In attesa di capirne di più, dobbiamo registrare come il buon Jorge Antun, concessionario d’auto, procuratore di tennisti, amico di vecchia data del defunto papà di Dybala, abbia palesato in questi giorni la sua presenza per buttare giù i dettagli di un accordo con l’Inter che nessuno mette in discussione.
Antun, in attesa di farsi venire la faccia tosta, la spavalderia, e la tracotanza di Raiola, si è portato avanti sul fronte della panza, su cui, va detto, se la giocherebbe fin d’adesso ad armi pari. Antun, in attesa di affilare le armi della diplomazia, basa il suo stile di mercanteggio su quello che ha appreso visionando più e più volte una delle più famose pellicole della cinematografia popolare italiana di fine anni 70, un film di Bud Spencer e Terence Hill che si intitola: “Io sto con gli ippopotami”; tanto poco valutato ed apprezzato allora, quanto meritatamente rivalutato 40 anni dopo.
In una scena del film, Mr Ormond, il cattivo di turno, manda un suo scagnozzo per conoscere le richieste che Terence e Bud ritengono adeguate. Prima che lo scagnozzo arrivi, Bud Chiede a Terence un parere su quanto chiedere:
Terence: Io mi farei dare di più
Bud: Quanto di più?
Terence: Almeno il doppio
Nel frattempo arriva lo scagnozzo…
Scagnozzo di Mr Ormond: Quanto volete?
Bud: Almeno il doppio!

Ecco, la competenza che in Argentina viene ritenuta più che sufficiente per quel che deve fare un procuratore, oltre ad avere la panza, sembra possa essere questa.

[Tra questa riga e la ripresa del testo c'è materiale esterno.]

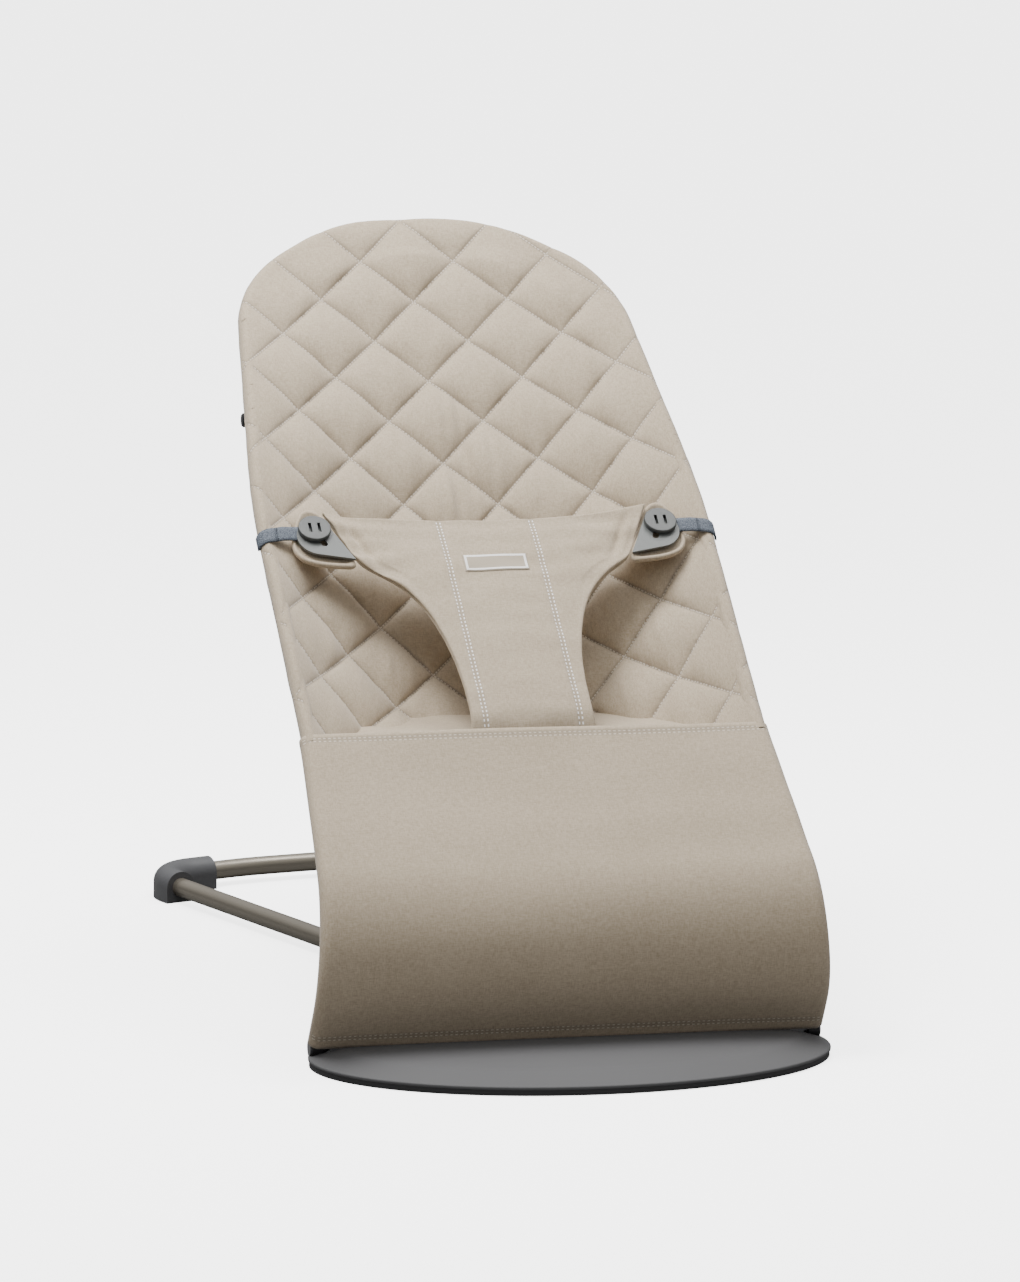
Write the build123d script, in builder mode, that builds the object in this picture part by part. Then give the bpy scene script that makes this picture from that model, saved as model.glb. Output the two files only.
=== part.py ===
from build123d import *
import os
from math import atan2, cos, degrees, hypot, radians, sin, sqrt, tan

# Baby bouncer seat, millimetres, Z up, X across, Y from the toe to the head.
# Origin: centre of the footprint, on the floor. Soft pieces are plain closed solids.
os.makedirs("parts", exist_ok=True)

# Overall sizes
base_length = 790.0          # toe of the front plate to the back of the rear bar
plate_width = 390.0
seat_length = 756.5          # hinge to the crown of the hoop, along the slope
seat_angle = 37.0            # slope of the rails in the highest position

# Front plate
plate_half_depth = 113.3     # half depth of the ellipse that the outline follows
plate_depth = 147.0          # toe to the straight rear edge
sole_thickness = 4.2
sole_inset = 0.8
plate_lip = 6.6              # top of the upright lip
plate_band = 25.0            # width of the sloped band
crease_height = 13.5
crown_height = 15.0
crown_share = 0.5            # the level top, as a share of the creased ellipse
socket_on_plate = 12.0       # how far the tube socket reaches over the plate
socket_behind = 22.0
socket_half = 46.0
socket_wall = 3.0
socket_roof = 4.5            # plastic over the tube
screw_spread = 64.0
screw_back = 8.0             # rear pair, ahead of the plate's rear edge
screw_front = 40.0           # front pair, ahead of the outline's centre
screw_recess = 0.6
screw_radius = 1.5
screw_head_radius = 3.2
screw_length = 9.0
screw_head = 1.8

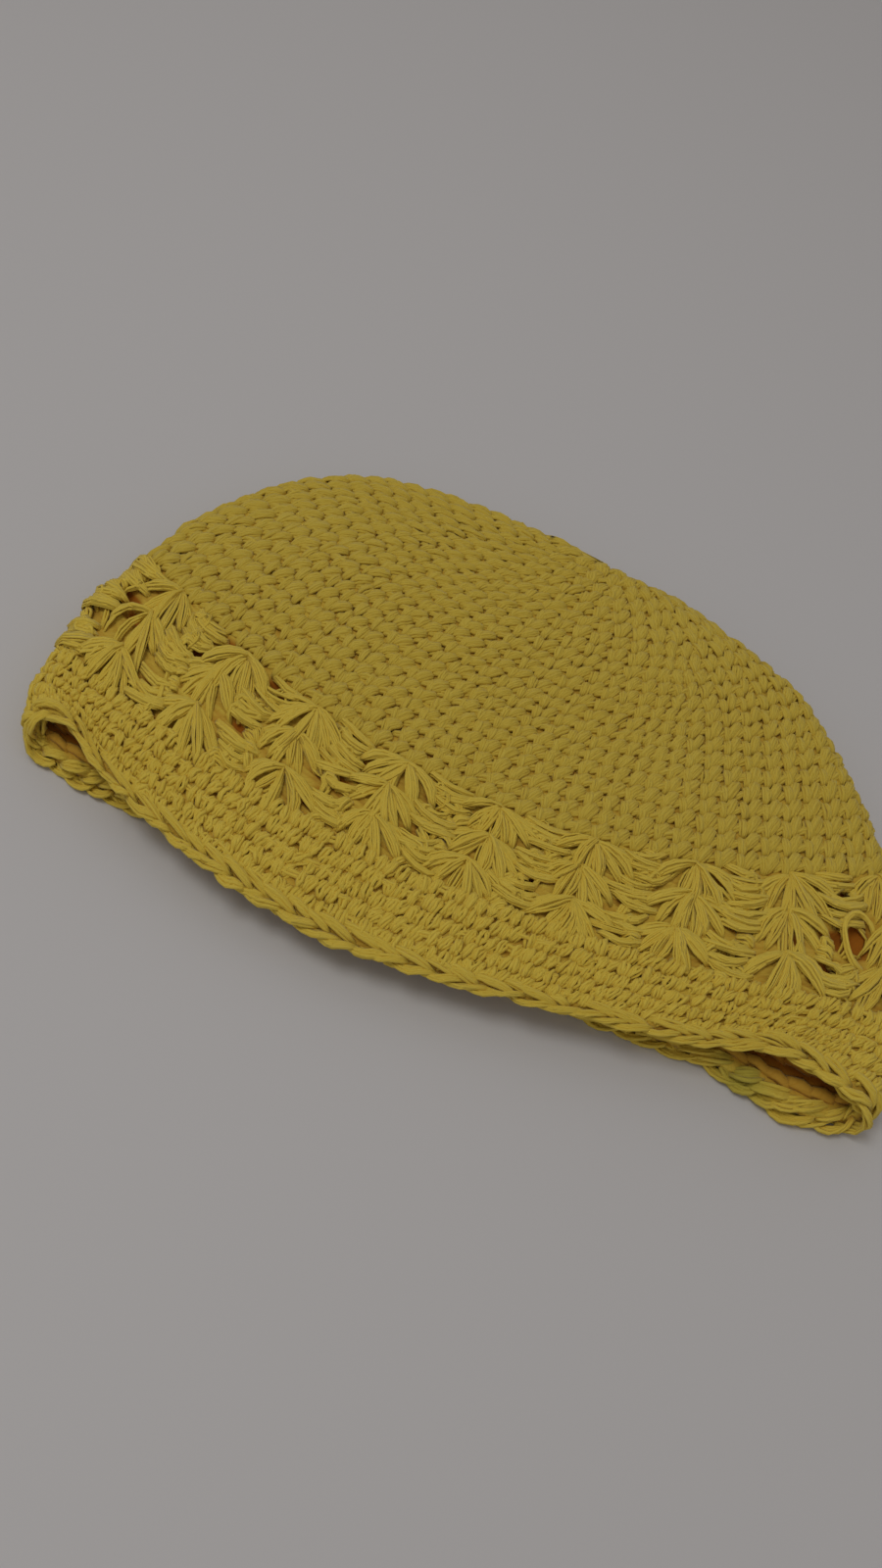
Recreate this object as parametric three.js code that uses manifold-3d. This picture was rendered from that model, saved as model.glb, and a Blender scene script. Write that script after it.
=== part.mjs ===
// A child's kufi crocheted in soft cotton, lying folded flat on one side.
// It is worked in rounds from the middle of the crown down to the rim, so every place on it is
// given by its run, the length of fabric from that middle down the centre of the upper layer,
// and by a way round: up over the left fold, across the upper layer, down over the right fold
// and back across the layer that lies underneath.
import * as THREE from 'three';
import Module from 'manifold-3d';

// The fabric and the fold, in millimetres.
const WALL = 3.2; // thickness of the crochet
const FOLD_RADIUS = 4; // middle of the fabric where it turns over at either side
const FOLD_HEIGHT = WALL / 2 + FOLD_RADIUS; // height of the folds above what the kufi lies on
const PUFF_ROUNDNESS = 0.8; // below 1, the upper layer stands puffed nearly to the folds
const GAP = 0.4; // left between neighbouring pieces
const RIM_GAP = 0.7; // wider, because the rim turns sharply at the corners of the mouth

// Where each kind of work ends, counted in millimetres of run.
const CROWN_END = 90.8;
const SHELLS_END = 112.8;
const BRIM_END = 130.6;
const RIM_END = 134;

// How finely the faces follow the fabric.
const FOLD_STEPS = 6;
const LAYER_STEPS = 22;
const CROWN_RINGS = 20;
const CROWN_SPREAD = 1.35; // above 1, the rings close up towards the middle of the crown
const CORNER_CROWDING = 0.35; // from 0 to 1, how far the steps across a layer close up by the folds
const SHELL_ROUNDS = 3;
const BRIM_ROUNDS = 5;
const CORD_SIDES = 8;
const EYELET_SIDES = 12;
const FIRST_RUN = 0.2; // no round is measured nearer than this to the middle of the crown
const FULL_FOLD = 0.999; // share of half a round's width that its folds may take up
const NEARBY = 0.4; // how far up and down the run the lie of the fabric is felt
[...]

Al di là delle competenze di Antun, Marotta non penso ci metterà tanto a capire che il Dybala che aveva lasciato a Torino era un calciatore, e soprattutto un uomo molto diverso. Ai tempi di Palermo e nei primi anni di Torino era uno che non si spaventava di lavorare. Poi qualcuno gli ha fatto credere di essere un fuoriclasse e qualcosa si è rotto.

Se la Juve ha preferito non fare nessuna offerta, col terrore che per quanto bassa la facesse Dybala l’avrebbe comunque accettata, vuol proprio dire che quel Dybala lì... non c’è, e non c’è nemmeno alcuna speranza che torni ad essere!